衆院予算委員会で安倍内閣の基本姿勢に関する集中審議が行われ、党政務調査会長の大串博志議員が質疑に立った。

 大串議員は政府の年金制度改正案について、「今回は根幹にかかわる問題だ。賃金がマイナスになることが前提となっている。2年前に年金は100年安心だと言って政府が出した背景の数字は、すべて名目賃金の上昇率は高いプラスの領域にある。にもかかわらず、今回は賃金がマイナスになることもありうるという前提の法律が提案されている。矛盾ではないか」と追及した。

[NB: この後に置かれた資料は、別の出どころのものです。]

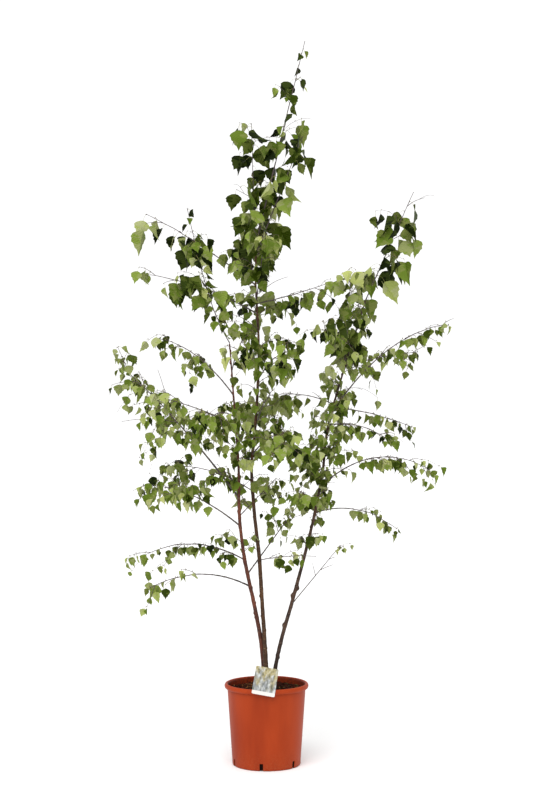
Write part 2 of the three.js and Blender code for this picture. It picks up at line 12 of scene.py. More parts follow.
import bpy
import numpy as np
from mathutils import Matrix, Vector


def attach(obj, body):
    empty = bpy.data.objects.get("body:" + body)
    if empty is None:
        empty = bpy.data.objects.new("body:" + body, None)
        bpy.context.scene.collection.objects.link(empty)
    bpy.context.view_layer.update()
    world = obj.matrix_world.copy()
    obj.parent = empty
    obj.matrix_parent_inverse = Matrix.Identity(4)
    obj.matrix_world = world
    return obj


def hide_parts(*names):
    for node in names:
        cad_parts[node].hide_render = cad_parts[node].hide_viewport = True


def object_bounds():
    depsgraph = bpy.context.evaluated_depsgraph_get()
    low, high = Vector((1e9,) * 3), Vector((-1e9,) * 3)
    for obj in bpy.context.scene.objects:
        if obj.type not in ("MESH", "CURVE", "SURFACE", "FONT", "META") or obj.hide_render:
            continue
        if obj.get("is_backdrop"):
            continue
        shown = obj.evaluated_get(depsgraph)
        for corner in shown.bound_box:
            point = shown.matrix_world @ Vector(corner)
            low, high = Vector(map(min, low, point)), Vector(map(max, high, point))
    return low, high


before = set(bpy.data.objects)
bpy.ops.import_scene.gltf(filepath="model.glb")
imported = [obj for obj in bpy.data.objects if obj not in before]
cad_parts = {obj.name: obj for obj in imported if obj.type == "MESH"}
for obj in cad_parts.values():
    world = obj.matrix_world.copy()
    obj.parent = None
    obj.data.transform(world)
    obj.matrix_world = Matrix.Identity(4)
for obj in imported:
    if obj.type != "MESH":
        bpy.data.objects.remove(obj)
cad_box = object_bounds()

MM = 0.001
GAP = 0.3

# Pot
POT_HEIGHT = 250
POT_FOOT_RADIUS = 105
POT_NECK_RADIUS = 121
POT_FOOT_ROUND = 2
POT_WALL = 2.5
POT_FLOOR = 3
RIM_RADIUS = 130
RIM_HEIGHT = 16
NECK_HEIGHT = POT_HEIGHT - RIM_HEIGHT
POT_TAPER = (POT_NECK_RADIUS - POT_FOOT_RADIUS) / NECK_HEIGHT
POT_SEGMENTS = 128
POT_SHARP = 50
SLOT_COUNT = 6
SLOT_WIDTH = 11
SLOT_HEIGHT = 22
SLOT_INNER_RADIUS = 96
SLOT_TURN = math.radians(-98.6)
DUST_TOP = 70
# Painted shade inside the neck starts at this height
NECK_SHADE_FOOT = 200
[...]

 安倍総理は、「賃金が下がることを前提にしているわけではない。しかし、さまざまな出来事が起ることを前提にしなければならない。万万が一のためだ」と答えた。

 大串議員は、「国民年金で年間約4万円、厚生年金で14万2千円減るかもしれないと言われているような、国民生活にとって極めて大きな影響を持ちうる年金カット法案だ。万万が一と総理は言うが、賃金上昇率がマイナスの場合に年金を切るような法案を、万万が一の場合に出すのか」と追及した。

 さらに、「厚生労働省の資料によると、賃金改定率がマイナスになっているケースは、近年多く、12年間のうち7回は賃金上昇率がマイナスだ。事実は想定された賃金の上昇が達成できずに、ゼロもしくはマイナスで、年金財政は破綻状態。その場しのぎの対応で、国民の年金を切るような年金カット法案を出したのではないか」と指摘し、「年金の不安は解消されていない。年金に関しては考え方を定め、正直であるべきだ。年金の最低保障機能の強化、世代間の公平の保持、働き方に中立、安全な運用の視点から年金のありかたに関してマクロ的な改革をすべきだ」と提案した。